### Dataset content:
┄┄┄┄┄┄┄┄┄┄
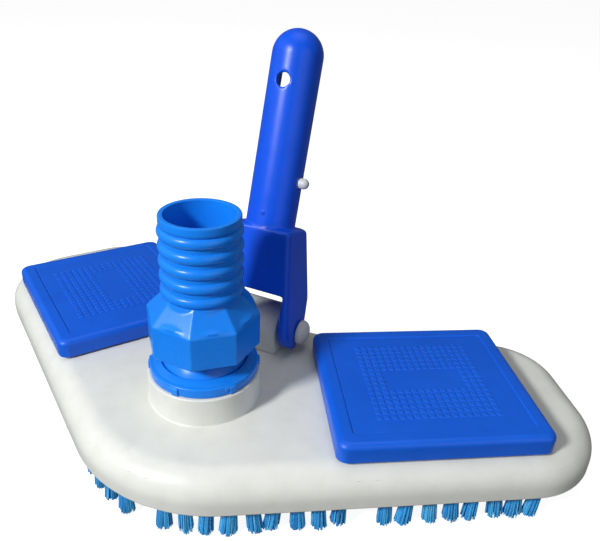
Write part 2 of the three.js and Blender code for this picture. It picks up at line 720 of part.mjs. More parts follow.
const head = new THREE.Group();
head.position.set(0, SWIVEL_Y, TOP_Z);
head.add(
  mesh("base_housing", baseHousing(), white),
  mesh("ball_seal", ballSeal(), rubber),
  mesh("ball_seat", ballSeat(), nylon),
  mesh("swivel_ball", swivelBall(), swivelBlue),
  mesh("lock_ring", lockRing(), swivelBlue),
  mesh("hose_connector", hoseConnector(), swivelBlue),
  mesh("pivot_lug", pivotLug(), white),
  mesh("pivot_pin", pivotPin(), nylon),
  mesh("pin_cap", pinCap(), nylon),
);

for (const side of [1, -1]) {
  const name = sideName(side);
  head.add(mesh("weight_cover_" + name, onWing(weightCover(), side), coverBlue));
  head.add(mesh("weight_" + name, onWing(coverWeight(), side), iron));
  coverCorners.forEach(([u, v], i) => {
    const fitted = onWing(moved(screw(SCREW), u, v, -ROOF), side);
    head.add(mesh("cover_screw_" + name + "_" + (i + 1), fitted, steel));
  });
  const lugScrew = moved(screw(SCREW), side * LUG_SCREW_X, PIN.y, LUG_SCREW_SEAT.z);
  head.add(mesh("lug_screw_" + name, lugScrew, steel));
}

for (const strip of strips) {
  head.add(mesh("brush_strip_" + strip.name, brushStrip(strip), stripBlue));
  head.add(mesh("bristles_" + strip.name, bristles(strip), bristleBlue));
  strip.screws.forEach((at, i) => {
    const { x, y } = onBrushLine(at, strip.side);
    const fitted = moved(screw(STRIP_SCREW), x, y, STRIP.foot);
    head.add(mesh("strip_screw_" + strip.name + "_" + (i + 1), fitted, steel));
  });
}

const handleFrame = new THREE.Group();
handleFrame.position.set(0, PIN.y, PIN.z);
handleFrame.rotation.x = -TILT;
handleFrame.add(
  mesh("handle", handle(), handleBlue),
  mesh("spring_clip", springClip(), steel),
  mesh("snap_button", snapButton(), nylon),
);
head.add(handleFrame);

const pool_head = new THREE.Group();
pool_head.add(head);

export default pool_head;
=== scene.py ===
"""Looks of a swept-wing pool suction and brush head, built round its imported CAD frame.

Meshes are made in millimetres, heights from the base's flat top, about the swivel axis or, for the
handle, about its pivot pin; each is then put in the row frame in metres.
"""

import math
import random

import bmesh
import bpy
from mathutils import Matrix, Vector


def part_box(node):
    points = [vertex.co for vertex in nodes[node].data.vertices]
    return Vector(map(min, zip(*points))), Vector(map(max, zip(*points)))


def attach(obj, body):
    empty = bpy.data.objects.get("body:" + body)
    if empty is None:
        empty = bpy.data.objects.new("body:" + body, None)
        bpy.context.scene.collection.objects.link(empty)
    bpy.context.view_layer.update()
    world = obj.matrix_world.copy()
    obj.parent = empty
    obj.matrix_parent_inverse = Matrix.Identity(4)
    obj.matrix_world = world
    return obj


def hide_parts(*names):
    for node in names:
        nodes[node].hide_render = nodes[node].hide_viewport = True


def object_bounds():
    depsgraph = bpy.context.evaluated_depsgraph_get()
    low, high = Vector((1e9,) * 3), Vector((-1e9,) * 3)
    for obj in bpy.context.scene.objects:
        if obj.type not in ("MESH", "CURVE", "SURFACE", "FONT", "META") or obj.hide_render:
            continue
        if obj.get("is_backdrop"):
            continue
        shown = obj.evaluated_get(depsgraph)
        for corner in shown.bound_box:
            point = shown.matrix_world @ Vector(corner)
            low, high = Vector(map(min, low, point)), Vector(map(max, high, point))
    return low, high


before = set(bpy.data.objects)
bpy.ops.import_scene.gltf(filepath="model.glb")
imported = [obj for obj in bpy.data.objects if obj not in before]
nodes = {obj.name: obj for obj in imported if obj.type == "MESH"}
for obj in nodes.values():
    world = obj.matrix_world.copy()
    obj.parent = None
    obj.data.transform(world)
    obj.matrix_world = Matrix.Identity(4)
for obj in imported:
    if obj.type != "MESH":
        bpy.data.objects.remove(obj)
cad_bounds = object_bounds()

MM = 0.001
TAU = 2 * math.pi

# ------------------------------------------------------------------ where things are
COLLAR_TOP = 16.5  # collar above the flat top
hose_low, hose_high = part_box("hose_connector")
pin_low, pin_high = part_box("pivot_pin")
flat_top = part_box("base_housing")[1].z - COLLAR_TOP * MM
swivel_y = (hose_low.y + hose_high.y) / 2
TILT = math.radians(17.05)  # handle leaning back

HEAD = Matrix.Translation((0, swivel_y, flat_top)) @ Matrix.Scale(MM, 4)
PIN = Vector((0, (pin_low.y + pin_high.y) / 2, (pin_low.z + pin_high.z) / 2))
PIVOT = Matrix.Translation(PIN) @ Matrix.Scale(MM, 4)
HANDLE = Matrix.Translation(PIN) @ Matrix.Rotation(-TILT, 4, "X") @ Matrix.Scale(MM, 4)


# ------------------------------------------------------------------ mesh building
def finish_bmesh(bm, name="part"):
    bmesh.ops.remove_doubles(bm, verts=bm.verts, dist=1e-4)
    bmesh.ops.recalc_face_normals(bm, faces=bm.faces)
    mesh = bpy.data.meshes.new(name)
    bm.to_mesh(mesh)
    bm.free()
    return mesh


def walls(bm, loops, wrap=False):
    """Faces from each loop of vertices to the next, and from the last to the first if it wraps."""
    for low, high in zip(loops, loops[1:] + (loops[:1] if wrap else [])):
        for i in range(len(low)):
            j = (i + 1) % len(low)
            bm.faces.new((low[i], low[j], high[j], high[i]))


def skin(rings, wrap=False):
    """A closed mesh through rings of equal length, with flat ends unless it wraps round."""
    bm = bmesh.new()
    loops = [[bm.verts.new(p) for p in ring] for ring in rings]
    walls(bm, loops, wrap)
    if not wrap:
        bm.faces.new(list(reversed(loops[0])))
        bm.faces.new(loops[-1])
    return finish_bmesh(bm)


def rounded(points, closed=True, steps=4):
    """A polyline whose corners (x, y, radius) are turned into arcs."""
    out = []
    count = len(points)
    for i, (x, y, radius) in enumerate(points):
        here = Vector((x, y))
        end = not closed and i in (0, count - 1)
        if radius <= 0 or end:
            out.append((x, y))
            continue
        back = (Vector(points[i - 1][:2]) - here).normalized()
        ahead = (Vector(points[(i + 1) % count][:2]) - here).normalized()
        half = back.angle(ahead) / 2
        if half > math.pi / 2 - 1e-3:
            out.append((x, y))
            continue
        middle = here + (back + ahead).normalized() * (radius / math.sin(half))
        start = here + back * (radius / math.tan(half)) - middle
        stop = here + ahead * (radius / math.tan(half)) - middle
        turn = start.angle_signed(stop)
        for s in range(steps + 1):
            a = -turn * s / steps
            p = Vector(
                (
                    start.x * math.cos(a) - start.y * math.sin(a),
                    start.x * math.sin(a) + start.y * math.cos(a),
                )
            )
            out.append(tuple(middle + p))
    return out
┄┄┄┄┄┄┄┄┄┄
### Brief:
Write out exactly the lines running from the line containing "const handleFrame = new THREE.Group();" to the line containing "for node in", with both of those lines included.

### Reply to the exercise:
const handleFrame = new THREE.Group();
handleFrame.position.set(0, PIN.y, PIN.z);
handleFrame.rotation.x = -TILT;
handleFrame.add(
  mesh("handle", handle(), handleBlue),
  mesh("spring_clip", springClip(), steel),
  mesh("snap_button", snapButton(), nylon),
);
head.add(handleFrame);

const pool_head = new THREE.Group();
pool_head.add(head);

export default pool_head;
=== scene.py ===
"""Looks of a swept-wing pool suction and brush head, built round its imported CAD frame.

Meshes are made in millimetres, heights from the base's flat top, about the swivel axis or, for the
handle, about its pivot pin; each is then put in the row frame in metres.
"""

import math
import random

import bmesh
import bpy
from mathutils import Matrix, Vector


def part_box(node):
    points = [vertex.co for vertex in nodes[node].data.vertices]
    return Vector(map(min, zip(*points))), Vector(map(max, zip(*points)))


def attach(obj, body):
    empty = bpy.data.objects.get("body:" + body)
    if empty is None:
        empty = bpy.data.objects.new("body:" + body, None)
        bpy.context.scene.collection.objects.link(empty)
    bpy.context.view_layer.update()
    world = obj.matrix_world.copy()
    obj.parent = empty
    obj.matrix_parent_inverse = Matrix.Identity(4)
    obj.matrix_world = world
    return obj


def hide_parts(*names):
    for node in names:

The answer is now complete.